“Even a man who is pure of heart and says his prayers by night
can become a wolf, when the wolfbane blooms
and the autumn moon is bright.” (from the first Wolfman movie)
I can’t remember when I became a werewolf. Looking back, I see a few staggered steps, like tracks in the snow, lurching from man to wolf and back again. There is no cause and effect, merely history, which can be told so many different ways.
When I was a child, I had a dream. It began with me willing myself to fly. I soared over my neighborhood with delight. Soon, the force of will necessary to fly drained me and I began to descend, despite my will. In the slow descent, I flew lower into a dark woods and, at the moment of greatest fear of what lurked within, I awoke. This dream recurred many times until I was past 10 years of age. I think the dream portended changes to come.
In my teens, I found my pack. We stalked the streets and parks of Northern Virginia. To varying degrees, we found and created ourselves, as the pack and as individuals. They must have been the first to see my wolf nature emerge. I watched werewolf movies. I read Steppenwolf – auf deutsch sogar. I identified with the man uneasily on the edge of his society. At times, I lost my hold on humanity, which was a terrible sight, I know, and yet, my friends kept me in the pack, for which I’m grateful still. Eventually, the notion that “Mark is a werewolf” didn’t seem the least bit absurd – simply a statement of fact known to those who needed to know.

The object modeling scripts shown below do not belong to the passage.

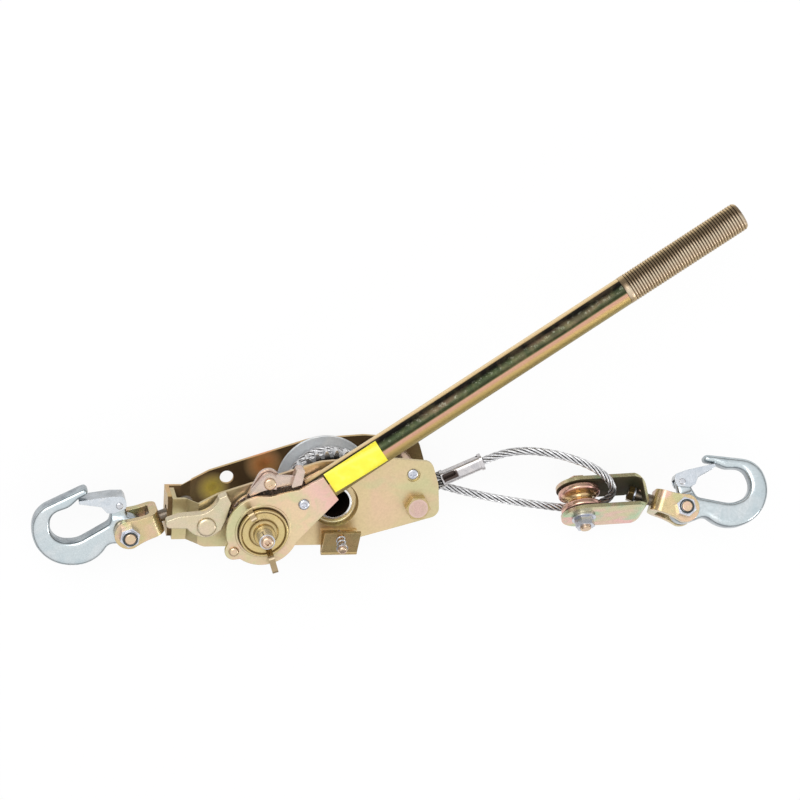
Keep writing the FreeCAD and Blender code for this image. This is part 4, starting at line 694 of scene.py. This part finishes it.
# The small gear's shaft carries the hardened ratchet wheel, darker than the plating.
# A clip on its tail keeps it in the rear plate.
wheel_steel = zinc("wheel_steel", (0.16, 0.12, 0.09), (0.26, 0.17, 0.10), (0.12, 0.11, 0.10),
                   dark=(0.03, 0.02, 0.015), patches=80.0, strength=0.5, spots=0.3, shine=0.30)
eased("pinion_gear", drum_zinc, 0.25)
eased("pinion_shaft", small_steel, 0.3)
eased("shaft_clip", small_steel, 0.15)
eased("ratchet_wheel", wheel_steel, 0.3)

# The winged knob is pressed from sheet and screwed to the shaft's end. Its zinc is gold, with
# painted highlight along the wings' tops and painted shade low down and in the folds.
wheel_axis = winch(-53.706, -12.429, 0)


def knob_reach(tree):
    """The distance of a place from the knob's axis, which the handle turns on too."""
    return axis_reach(tree, centred_on(tree, wheel_axis))


def knob_painted_light(tree):
    """The knob has painted shade low down and a painted highlight along the wings' tops."""
    height = parts_of(tree, centred_on(tree, wheel_axis))[2]
    return ramp(tree, ranged(tree, height, 0.018, 0.032), [
        (0.0, (0.34, 0.24, 0.09)), (0.16, (0.60, 0.46, 0.20)), (0.35, (0.60, 0.46, 0.21)),
        (0.75, (0.50, 0.36, 0.14)), (0.86, (0.84, 0.68, 0.46)), (1.0, (0.84, 0.66, 0.46))])


def knob_shade(tree):
    """Painted shade in the folds: by the rim, at the hub's foot, and the wings' standing sides.
    """
    folds = ramp(tree, ranged(tree, knob_reach(tree), 0.008, 0.018), [
        (0.0, (0.0,) * 3), (0.16, (0.6,) * 3), (0.24, (0.6,) * 3), (0.32, (0.0,) * 3),
        (0.68, (0.0,) * 3), (0.74, (0.62,) * 3), (0.80, (0.62,) * 3), (0.84, (0.0,) * 3),
        (0.91, (0.0,) * 3), (0.95, (0.7,) * 3), (1.0, (0.7,) * 3)])
    return math_of(tree, "MAXIMUM", folds, shaded_sides((0, 0, 1), 0.6)(tree))


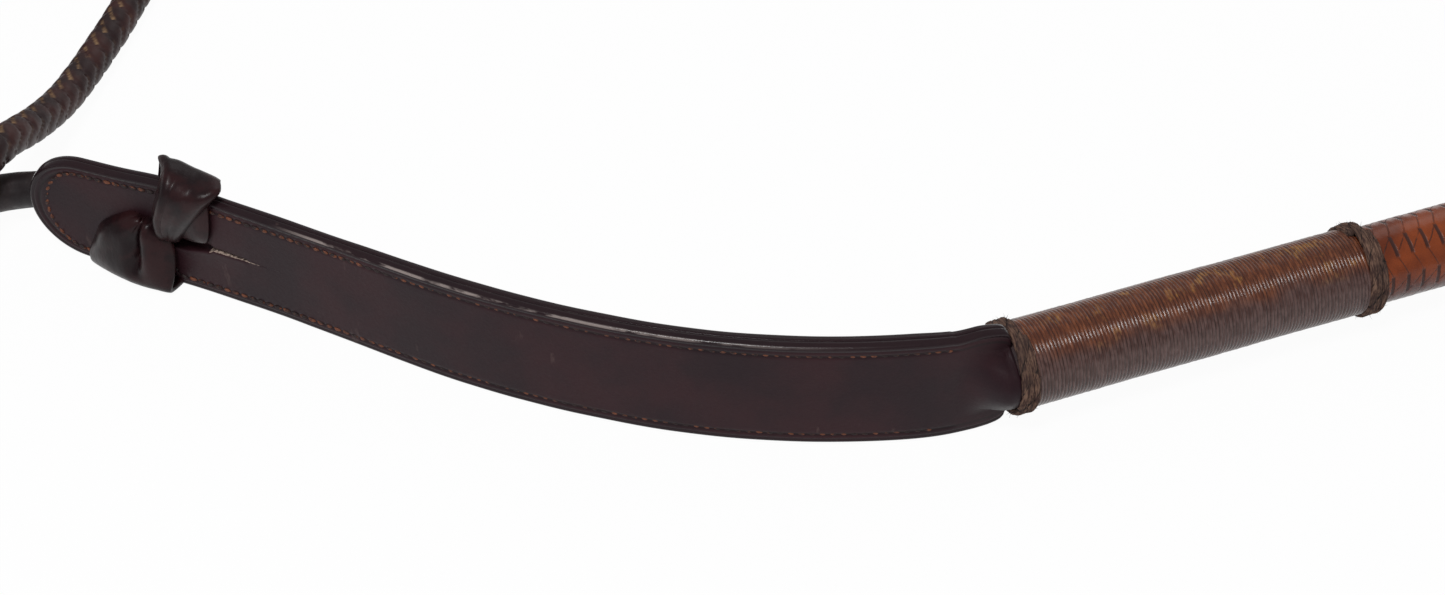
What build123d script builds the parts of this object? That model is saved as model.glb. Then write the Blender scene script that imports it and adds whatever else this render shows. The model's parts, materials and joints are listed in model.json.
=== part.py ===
from build123d import *
import os
from math import cos, pi, radians, sin, tan

# Hunting whip lying on a table: a tapered leather-covered stock with an antler crook at its
# handle end, a stitched two-ply leather keeper whipped on to its thin end, and a plaited
# leather thong hitched through the slit in the keeper. Millimetres. While it is modelled, the
# stock's axis runs along +X from the keeper's root at X = 0 to the handle, and Z = 0 is the
# table, on which the keeper stands on its lower edge. At the end everything is moved so that
# the origin is the middle of the whip's base, cord left out.

# Keeper: two plies, bent in plan. Each stretch is its length and bend radius: positive bends
# towards +Y, negative bends back, and 0 is straight.
KEEPER_WIDTH = 24.0
PLY_THICKNESS = 1.45
GLUE_LINE = 0.1
KEEPER_STRETCHES = ((12.6, 49.6), (53.4, 146.0), (45.5, 202.0), (24.7, 0.0), (59.2, -395.0))
KEEPER_SET_FORWARD = 0.7
SHOULDER_LENGTH = 15.0
SHOULDER_HEIGHT = 18.6

# Stitching: a thread laid in a groove round the edge of each outer face.
STITCH_MARGIN = 2.3
STITCH_START = 9.0
THREAD_WIDTH = 0.5
GROOVE_WIDTH = 0.7
GROOVE_DEPTH = 0.3
THREAD_PROUD = 0.05

# Slit for the thong, as distances back from the keeper's tip.
SLIT_TIP_DISTANCE = 25.2
SLIT_EYE_LENGTH = 14.6
SLIT_EYE_HEIGHT = 5.2
SLIT_TAPER_LENGTH = 16.0

# Thong's eye: soft leather wrapped over and under the keeper, with a web through the slit.
UPPER_WRAP = (26.7, 43.2)
LOWER_WRAP = (15.2, 34.2)
WRAP_FRONT_THICKNESS = 3.4
WRAP_BACK_THICKNESS = 1.2
WRAP_TOP_THICKNESS = 3.6
WRAP_UNDER_THICKNESS = 1.2
WEB_LENGTH = 9.0
WEB_HEIGHT = 4.6
SOFT_CLEARANCE = 0.3

# Stock: cane core, leather lining and plaited cover, all tapering from tip to handle.
CORE_START = 2.0
CORE_TIP_RADIUS = 5.6
CORE_HANDLE_RADIUS = 6.5
PLAIT_START = 46.0
PLAIT_END = 455.0
PLAIT_TIP_RADIUS = 7.55
PLAIT_HANDLE_RADIUS = 8.85
PLAIT_THICKNESS = 1.4
LAYER_CLEARANCE = 0.05
END_THREAD_LENGTH = 3.0

# Whipping of waxed thread over the joint, with a twine ring at each end.
FRONT_RING_LENGTH = 8.0
WHIPPING_LENGTH = 62.0
REAR_RING_LENGTH = 9.0
WHIPPING_RADIUS = 8.45
WHIPPING_BORE_RADIUS = 7.72
RING_RADIUS = 9.3
TAIL_START = 1.0
TAIL_PARTING = 1.2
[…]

It was the pack that brought home my eventual mate the night before Halloween, 1981. Merri Rudd stepped into our den with wise shyness. She sniffed the air and told me she had been a dog in a former life. (I don’t recall when I first told her I’d been a wolf in the current one.) I followed her into uncharted territory, a land with its own wolves. In a few days, we’ll howl at the full moon for what could be the 364th time – a year of full moons.
At times, I think the wolf within crawled out from under my skin to become my totem, my animus, my daemon, if you will. The old man still snaps but his teeth are loose and dull. As much as ever, I linger on the doorstep of a large community, not sure I dare step over into the firelight, no matter how welcome I would be. But, from the edge, it looks lovely.